The Razorbacks (5-2) had raced to a 28-13 lead by trumping Missouri's vintage in-your-face intensity. But now the precocious Tigers (2-2) had clawed back within 34-26, and you knew the game would go to the wire.
Boyer, who scored 1,067 points for Arkansas from 1961-63 and twice led the nation in free throw percentage, now is the resident UA sage, wit, needler, supporter, friend of coach Stan Heath and consumer of prodigious amounts of pop corn in the media room.
Beforre the season, he penciled the Hogs in for a 20-6 record, not counting Maui or any postseason tournament.
To do that, they'll have to keep making big plays in the close games, as they've done in wins over Kansas (65-64) and Missouri (66-63).
"I'd rather win by 10," a relieved Heath said after Friday's game. "We thought we had this game under control, but Missouri didn't fold. Give them credit for hitting tough shots. In the end, we fought to win and stopped their offense."

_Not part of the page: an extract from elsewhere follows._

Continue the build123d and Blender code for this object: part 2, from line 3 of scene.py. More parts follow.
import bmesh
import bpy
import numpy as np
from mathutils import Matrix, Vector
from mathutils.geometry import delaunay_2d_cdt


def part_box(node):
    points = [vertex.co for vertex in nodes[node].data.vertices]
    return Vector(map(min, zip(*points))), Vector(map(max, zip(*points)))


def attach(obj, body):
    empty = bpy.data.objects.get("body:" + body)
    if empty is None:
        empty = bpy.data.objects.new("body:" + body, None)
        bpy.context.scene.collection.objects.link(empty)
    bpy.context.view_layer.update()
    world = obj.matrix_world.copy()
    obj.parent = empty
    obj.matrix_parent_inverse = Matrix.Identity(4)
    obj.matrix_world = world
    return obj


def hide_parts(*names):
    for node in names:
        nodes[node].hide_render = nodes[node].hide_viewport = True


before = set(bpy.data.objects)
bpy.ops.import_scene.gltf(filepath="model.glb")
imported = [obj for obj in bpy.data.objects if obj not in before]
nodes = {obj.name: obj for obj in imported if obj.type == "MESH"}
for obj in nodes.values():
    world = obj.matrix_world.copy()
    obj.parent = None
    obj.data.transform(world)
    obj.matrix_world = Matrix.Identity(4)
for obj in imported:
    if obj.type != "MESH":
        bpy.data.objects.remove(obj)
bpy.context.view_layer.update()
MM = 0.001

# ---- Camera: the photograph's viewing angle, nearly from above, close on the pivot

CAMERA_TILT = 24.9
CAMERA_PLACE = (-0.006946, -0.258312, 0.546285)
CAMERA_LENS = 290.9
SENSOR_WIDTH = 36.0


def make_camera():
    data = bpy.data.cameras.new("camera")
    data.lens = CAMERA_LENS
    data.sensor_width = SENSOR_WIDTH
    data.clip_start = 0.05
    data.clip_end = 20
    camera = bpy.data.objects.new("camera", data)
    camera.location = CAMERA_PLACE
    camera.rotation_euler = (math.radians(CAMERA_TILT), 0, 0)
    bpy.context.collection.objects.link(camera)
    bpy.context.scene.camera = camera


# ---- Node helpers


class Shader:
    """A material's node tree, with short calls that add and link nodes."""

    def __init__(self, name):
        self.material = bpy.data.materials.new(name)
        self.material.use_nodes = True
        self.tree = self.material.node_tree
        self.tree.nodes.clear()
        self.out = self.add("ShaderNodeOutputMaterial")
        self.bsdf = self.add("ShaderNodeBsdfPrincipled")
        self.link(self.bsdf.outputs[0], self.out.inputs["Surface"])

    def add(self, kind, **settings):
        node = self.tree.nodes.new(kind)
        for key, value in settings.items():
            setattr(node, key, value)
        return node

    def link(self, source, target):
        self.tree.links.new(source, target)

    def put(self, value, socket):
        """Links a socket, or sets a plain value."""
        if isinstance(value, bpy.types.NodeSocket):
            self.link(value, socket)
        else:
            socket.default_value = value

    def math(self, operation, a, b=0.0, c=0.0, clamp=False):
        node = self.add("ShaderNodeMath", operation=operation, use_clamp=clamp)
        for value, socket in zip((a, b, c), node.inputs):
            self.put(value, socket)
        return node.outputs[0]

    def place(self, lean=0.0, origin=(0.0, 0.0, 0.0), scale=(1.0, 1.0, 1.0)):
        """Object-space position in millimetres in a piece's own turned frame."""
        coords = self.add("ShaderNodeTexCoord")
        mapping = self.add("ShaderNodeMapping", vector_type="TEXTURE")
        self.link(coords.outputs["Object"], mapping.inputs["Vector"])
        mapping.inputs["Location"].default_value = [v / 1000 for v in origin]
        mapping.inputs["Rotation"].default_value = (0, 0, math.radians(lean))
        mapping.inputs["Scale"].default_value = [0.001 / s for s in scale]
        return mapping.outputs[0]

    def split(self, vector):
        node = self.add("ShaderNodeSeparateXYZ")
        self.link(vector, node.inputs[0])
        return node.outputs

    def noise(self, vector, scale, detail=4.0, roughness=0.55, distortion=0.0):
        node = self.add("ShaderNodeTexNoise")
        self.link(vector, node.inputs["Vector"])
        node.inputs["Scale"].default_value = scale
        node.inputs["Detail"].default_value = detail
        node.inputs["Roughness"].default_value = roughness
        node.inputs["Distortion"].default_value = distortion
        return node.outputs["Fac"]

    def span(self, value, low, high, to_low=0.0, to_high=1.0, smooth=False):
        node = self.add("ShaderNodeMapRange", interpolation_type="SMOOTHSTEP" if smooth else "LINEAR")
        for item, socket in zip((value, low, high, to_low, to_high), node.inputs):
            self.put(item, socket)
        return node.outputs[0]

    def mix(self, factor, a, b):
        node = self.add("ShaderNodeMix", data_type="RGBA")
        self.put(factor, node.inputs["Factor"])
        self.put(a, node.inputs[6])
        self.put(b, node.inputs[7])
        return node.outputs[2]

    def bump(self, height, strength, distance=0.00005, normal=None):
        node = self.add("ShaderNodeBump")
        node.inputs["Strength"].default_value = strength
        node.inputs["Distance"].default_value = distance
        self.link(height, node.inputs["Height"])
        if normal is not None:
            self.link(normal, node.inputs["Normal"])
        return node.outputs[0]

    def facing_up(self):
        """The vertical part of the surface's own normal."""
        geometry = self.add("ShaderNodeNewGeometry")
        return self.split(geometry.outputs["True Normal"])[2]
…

Norm Stewart, the former Missouri coach who directed 634 wins from 1967-1999 and now does color analysis for the Mizzou telecasts, had an appreciative smile after the game.
Who couldn't love a game like that?
Arkansas had more spectacular plays and runs, but the Tigers kept doing the lunch-bucket stuff to keep them in the game.
It had to please Heath, then, that Arkansas finished with more offensive rebounds (12) than Missouri (10).
Darian Townes, whom Heath has challenged to get eight or 10 rebounds a game, led the Hogs with seven, including four on the offensive glass. Townes also had six blocked shots -- one fewer than his career-high seven against Portland State in the opener.
Just one game earlier, in a 77-35 rout over Southern Miss, Arkansas had actually lost the battle for offensive rebounds, 14-7.
"We improved on rebounding against Missouri," Heath said. "We got second and third opportunities."
The biggest putback was Jonathon Modica's -- part of a three-point play that gave Arkansas a 63-61 lead with 1:11 left and kept 17,427 fans in Bud Walton Arena from reverting to their groaning mode of the past few seasons.
"The fans kept us in the game," Modica said. "I know I was excited to get that offensive rebound. Missouri has good players, and we knew they were capable of coming back."
Embattled Missouri coach Quin Snyder, who helped his young Tigers keep their poise in an NCAA Tournament-quality atmosphere, had nice things to say about the Razorbacks.
"They've got a better feel for who they are as a team this year," Snyder said. "(Ronnie) Brewer and Modica play well off one another. As their big guys become more confident, their team will become even better."
Steven Hill, Arkansas' bruising 7-footer, hit a snag when he picked up two marginal fouls in the first 1:16 of the second half, but he had one classic moment in the first half that underscores what the Hogs can do when they all start buying into a tough-screening motion offense.
Hill set two solid screens in one possession, then went to the basket and caught a nice pass from guard Eric Ferguson that zipped past two Tigers and set up an easy Hill hoop on the pick and roll.
Forward Charles Thomas helped again, too, with 3-of-3 field goals and 4-of-4 free throws for 11 points in 28 minutes off the bench. One of his baskets was a 3-pointer, on his first such try of the season.
Brewer had his usual solid all-around game, with 20 points, 4 rebounds, 4 assists, 2 steals, 1 blocked shot and just 1 turnover in 35 minutes. He has a flair for the timely steal and the dramatic basket -- like his 3-pointer that restored a 60-58 Hogs lead with 1:42 to go.
In Maui, ESPN analyst Bill Raftery talked about how nicely Brewer interacted with his teammates.
After Friday's game, Brewer deflected the credit, making sure to mention Arkansas' inside players, Modica's 3-point play and Dontell Jefferson's underrated contributions.
"Dontell has been stepping up every game," Brewer said.
If the Hogs can stay grounded, work hard on their shortcomings and develop a killer instinct with big leads, they can go places this season.